:: EXERCISE DESCRIPTION ::
Look below and pull out each line with the word "from".

-------- MATERIAL PROVIDED

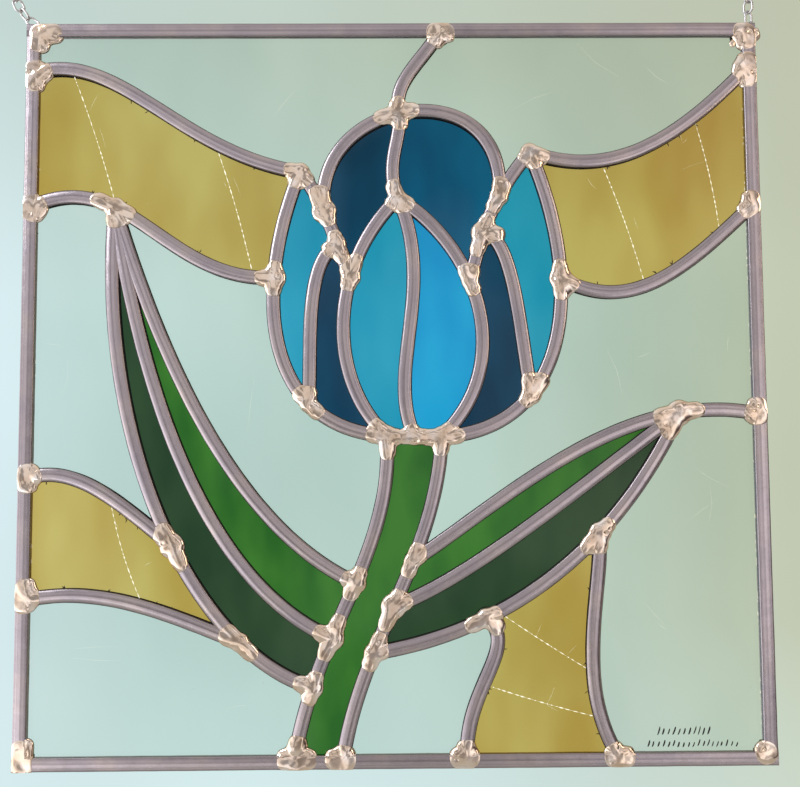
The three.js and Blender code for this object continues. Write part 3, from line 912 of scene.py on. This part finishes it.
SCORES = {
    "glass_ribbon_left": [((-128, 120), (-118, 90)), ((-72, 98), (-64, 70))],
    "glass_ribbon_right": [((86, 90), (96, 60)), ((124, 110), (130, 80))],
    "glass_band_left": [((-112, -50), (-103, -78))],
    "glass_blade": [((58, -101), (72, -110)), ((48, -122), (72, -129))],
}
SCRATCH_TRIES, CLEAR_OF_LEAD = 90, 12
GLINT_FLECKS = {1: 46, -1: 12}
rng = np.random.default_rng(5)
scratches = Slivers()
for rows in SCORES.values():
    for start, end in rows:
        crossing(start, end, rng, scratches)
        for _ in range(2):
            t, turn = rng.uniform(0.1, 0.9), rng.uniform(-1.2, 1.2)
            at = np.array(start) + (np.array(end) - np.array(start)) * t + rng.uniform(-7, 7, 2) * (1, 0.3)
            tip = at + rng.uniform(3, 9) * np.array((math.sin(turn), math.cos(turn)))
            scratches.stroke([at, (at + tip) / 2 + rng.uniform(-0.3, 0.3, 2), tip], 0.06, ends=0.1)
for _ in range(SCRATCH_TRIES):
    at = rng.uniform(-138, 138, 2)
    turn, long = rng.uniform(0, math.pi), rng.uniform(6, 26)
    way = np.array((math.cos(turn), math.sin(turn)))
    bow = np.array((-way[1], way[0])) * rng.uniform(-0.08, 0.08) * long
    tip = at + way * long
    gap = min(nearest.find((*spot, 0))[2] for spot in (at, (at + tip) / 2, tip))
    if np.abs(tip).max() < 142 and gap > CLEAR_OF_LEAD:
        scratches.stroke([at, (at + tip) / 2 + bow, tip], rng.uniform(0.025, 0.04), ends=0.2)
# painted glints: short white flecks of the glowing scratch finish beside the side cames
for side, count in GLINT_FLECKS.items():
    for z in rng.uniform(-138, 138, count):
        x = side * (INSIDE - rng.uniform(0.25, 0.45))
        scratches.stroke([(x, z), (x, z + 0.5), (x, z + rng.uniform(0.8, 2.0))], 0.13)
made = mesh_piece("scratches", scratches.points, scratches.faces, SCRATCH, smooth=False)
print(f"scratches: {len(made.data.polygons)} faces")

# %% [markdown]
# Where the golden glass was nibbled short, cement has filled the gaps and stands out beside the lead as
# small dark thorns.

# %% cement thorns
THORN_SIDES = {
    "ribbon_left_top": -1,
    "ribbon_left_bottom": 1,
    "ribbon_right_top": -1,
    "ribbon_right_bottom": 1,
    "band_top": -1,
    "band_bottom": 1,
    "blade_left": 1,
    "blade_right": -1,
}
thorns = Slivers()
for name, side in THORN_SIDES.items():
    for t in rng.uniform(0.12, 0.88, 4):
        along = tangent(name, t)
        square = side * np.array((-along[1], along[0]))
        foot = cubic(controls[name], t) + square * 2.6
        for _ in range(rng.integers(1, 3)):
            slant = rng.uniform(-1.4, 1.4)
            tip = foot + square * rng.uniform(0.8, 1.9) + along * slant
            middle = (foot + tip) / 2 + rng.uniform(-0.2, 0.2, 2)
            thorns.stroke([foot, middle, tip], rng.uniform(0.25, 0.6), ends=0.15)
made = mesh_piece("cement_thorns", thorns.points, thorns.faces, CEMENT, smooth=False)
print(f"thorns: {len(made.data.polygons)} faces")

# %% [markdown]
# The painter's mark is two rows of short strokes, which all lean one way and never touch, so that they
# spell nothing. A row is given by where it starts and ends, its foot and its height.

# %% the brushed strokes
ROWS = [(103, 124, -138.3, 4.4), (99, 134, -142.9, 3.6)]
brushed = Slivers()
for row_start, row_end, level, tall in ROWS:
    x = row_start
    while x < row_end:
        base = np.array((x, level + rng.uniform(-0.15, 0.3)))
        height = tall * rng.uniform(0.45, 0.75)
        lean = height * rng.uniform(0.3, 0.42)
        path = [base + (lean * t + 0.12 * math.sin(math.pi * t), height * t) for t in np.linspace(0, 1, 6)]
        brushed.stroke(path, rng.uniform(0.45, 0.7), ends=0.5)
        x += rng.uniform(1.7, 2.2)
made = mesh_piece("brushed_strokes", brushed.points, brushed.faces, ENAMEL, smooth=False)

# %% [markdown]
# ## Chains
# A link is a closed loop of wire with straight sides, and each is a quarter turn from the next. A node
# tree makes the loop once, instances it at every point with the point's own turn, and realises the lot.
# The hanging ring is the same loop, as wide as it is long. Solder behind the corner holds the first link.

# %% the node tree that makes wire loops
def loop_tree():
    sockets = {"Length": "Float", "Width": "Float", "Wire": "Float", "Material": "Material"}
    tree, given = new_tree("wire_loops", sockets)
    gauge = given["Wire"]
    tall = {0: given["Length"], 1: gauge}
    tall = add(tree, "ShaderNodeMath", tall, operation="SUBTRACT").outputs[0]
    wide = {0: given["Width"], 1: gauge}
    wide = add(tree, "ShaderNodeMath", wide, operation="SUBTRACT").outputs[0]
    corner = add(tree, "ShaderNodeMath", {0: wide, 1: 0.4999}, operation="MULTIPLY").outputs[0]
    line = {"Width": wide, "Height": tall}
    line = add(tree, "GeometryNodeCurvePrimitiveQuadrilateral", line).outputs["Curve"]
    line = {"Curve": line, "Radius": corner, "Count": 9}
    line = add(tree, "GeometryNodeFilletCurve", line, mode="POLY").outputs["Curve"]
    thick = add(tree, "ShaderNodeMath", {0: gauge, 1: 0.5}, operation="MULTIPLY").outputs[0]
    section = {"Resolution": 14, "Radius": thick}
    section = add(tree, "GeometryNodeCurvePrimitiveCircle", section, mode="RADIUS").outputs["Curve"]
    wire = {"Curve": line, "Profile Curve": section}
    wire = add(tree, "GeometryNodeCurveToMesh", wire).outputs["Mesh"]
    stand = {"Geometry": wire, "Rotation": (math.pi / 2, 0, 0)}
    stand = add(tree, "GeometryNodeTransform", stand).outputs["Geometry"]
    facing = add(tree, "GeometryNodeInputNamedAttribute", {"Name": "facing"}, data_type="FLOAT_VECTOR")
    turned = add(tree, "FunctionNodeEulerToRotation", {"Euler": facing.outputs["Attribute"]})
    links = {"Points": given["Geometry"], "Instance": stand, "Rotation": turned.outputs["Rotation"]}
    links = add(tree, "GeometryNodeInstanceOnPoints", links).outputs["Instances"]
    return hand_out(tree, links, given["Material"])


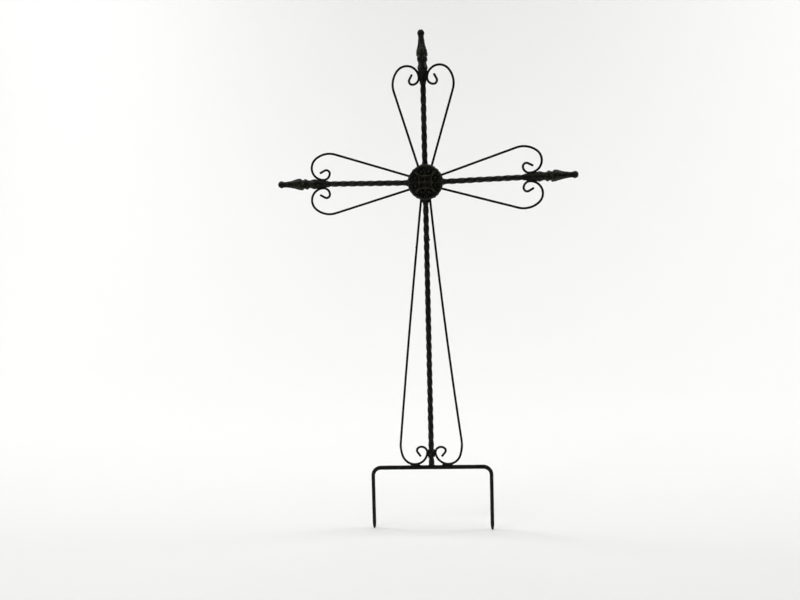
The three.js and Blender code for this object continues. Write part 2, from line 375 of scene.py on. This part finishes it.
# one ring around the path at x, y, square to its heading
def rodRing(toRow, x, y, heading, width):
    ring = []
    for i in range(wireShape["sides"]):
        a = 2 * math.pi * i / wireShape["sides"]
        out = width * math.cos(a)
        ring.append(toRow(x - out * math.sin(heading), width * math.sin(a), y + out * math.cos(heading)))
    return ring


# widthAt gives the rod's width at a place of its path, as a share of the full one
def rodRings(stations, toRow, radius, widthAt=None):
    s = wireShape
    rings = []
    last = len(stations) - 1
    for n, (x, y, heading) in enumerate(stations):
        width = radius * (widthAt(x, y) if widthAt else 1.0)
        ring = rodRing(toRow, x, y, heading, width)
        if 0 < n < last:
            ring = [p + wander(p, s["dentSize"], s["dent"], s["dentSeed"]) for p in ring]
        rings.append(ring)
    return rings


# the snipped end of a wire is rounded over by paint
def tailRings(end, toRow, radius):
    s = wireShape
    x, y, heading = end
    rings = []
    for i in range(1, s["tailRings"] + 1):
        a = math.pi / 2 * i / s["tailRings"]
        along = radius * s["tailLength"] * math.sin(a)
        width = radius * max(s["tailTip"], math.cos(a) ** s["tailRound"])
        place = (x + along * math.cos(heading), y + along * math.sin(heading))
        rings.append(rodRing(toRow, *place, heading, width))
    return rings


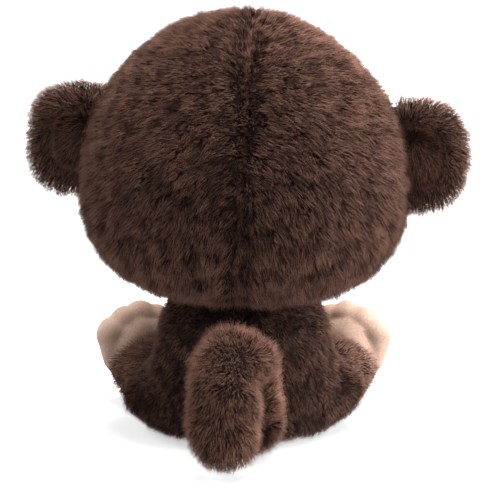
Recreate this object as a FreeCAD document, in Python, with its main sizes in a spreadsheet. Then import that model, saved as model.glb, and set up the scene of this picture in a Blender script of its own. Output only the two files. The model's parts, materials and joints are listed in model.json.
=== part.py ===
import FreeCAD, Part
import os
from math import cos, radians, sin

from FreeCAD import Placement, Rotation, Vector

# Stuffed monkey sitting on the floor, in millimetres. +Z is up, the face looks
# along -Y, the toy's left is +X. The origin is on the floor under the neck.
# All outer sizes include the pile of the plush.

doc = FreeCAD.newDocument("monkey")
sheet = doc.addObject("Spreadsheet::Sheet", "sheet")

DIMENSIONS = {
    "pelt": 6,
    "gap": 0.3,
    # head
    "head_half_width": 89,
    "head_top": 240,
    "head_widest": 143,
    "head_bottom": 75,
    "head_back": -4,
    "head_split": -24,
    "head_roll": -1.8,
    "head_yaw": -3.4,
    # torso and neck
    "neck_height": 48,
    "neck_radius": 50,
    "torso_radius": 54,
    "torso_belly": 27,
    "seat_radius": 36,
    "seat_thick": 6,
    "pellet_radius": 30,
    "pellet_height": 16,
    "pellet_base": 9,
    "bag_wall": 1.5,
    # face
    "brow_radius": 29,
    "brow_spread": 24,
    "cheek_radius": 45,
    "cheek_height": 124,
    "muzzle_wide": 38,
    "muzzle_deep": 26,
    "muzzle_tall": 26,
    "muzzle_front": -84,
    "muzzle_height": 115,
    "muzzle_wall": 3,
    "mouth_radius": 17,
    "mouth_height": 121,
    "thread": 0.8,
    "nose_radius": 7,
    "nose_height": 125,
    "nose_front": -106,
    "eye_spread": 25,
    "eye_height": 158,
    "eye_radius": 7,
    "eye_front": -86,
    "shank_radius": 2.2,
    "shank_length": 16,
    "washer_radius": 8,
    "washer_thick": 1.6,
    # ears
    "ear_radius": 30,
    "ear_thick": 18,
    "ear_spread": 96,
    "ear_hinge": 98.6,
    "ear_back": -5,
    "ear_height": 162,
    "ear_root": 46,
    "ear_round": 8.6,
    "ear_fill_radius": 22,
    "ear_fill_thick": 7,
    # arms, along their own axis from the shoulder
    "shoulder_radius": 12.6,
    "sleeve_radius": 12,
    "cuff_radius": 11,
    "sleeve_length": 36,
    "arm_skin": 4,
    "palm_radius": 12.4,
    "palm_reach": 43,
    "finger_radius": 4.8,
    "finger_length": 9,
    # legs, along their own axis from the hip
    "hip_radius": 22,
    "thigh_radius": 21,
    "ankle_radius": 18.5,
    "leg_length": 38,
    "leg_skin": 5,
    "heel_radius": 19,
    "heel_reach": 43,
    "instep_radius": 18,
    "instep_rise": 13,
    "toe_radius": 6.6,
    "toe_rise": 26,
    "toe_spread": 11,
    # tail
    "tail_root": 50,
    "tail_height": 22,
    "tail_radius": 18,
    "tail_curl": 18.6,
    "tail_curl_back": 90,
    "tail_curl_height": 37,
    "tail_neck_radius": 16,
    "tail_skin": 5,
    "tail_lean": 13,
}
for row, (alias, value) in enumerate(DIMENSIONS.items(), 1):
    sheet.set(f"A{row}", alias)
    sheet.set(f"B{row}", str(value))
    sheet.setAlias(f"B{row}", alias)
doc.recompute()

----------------

:: ANSWER TO THIS EXERCISE ::
The three.js and Blender code for this object continues. Write part 3, from line 912 of scene.py on. This part finishes it.
# A link is a closed loop of wire with straight sides, and each is a quarter turn from the next. A node
The three.js and Blender code for this object continues. Write part 2, from line 375 of scene.py on. This part finishes it.
from math import cos, radians, sin
from FreeCAD import Placement, Rotation, Vector
    # arms, along their own axis from the shoulder
    # legs, along their own axis from the hip